• Given task: List all lines in the material below that contain "shown".

--- Begin Stored data ---

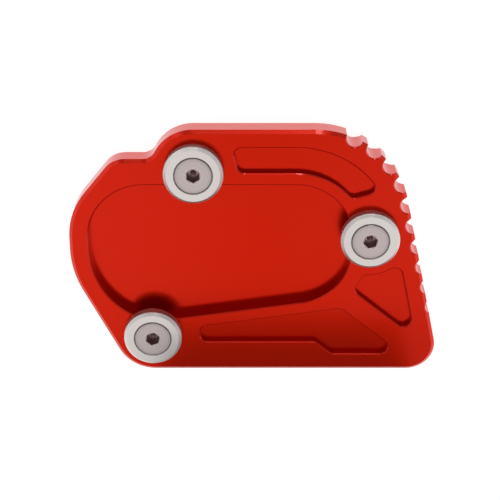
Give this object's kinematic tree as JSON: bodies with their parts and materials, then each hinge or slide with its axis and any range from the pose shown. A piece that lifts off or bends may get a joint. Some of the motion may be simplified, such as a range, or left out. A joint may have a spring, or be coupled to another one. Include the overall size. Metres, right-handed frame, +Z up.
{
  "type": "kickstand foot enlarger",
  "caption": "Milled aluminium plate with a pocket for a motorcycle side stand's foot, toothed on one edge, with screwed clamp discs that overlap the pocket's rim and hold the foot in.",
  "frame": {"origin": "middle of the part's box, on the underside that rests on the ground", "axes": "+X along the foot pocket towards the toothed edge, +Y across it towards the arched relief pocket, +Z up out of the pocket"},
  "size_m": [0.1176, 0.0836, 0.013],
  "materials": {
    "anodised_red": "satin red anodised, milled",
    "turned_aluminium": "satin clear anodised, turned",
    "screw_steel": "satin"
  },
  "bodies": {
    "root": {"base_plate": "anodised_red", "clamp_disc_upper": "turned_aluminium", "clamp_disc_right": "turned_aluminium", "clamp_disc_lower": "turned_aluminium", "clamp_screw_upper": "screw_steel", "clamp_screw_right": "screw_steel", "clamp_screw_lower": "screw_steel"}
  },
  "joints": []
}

--- End Stored data ---
--- Begin Stored data ---

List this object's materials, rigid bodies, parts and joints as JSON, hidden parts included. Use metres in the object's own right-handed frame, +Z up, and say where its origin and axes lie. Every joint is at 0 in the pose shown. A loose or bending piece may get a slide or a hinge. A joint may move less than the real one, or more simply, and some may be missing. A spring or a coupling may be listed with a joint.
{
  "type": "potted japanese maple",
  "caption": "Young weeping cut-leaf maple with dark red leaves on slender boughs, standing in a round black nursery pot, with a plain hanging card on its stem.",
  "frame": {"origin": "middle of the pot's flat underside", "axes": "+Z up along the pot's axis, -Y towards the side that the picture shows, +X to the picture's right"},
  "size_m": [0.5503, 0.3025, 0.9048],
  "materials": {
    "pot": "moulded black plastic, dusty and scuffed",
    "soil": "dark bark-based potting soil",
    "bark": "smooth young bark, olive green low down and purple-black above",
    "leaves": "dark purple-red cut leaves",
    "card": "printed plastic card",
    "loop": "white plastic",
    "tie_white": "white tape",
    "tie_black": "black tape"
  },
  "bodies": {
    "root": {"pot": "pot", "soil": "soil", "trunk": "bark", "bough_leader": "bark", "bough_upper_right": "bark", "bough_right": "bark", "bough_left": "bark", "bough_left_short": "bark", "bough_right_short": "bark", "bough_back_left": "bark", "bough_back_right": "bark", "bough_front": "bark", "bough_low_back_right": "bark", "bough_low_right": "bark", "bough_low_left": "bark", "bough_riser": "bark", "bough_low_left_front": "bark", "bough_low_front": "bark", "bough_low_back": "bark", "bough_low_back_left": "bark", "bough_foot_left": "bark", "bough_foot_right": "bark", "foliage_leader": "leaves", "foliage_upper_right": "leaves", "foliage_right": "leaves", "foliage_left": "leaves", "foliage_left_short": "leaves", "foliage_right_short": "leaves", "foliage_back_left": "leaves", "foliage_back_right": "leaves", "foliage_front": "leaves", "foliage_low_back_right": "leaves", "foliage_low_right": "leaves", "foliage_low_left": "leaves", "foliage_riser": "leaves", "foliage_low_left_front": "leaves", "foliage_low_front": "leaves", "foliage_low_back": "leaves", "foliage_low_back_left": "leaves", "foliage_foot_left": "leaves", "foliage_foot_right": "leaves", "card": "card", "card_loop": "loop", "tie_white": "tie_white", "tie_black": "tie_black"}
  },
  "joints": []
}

--- End Stored data ---

• Complete output:
Give this object's kinematic tree as JSON: bodies with their parts and materials, then each hinge or slide with its axis and any range from the pose shown. A piece that lifts off or bends may get a joint. Some of the motion may be simplified, such as a range, or left out. A joint may have a spring, or be coupled to another one. Include the overall size. Metres, right-handed frame, +Z up.
List this object's materials, rigid bodies, parts and joints as JSON, hidden parts included. Use metres in the object's own right-handed frame, +Z up, and say where its origin and axes lie. Every joint is at 0 in the pose shown. A loose or bending piece may get a slide or a hinge. A joint may move less than the real one, or more simply, and some may be missing. A spring or a coupling may be listed with a joint.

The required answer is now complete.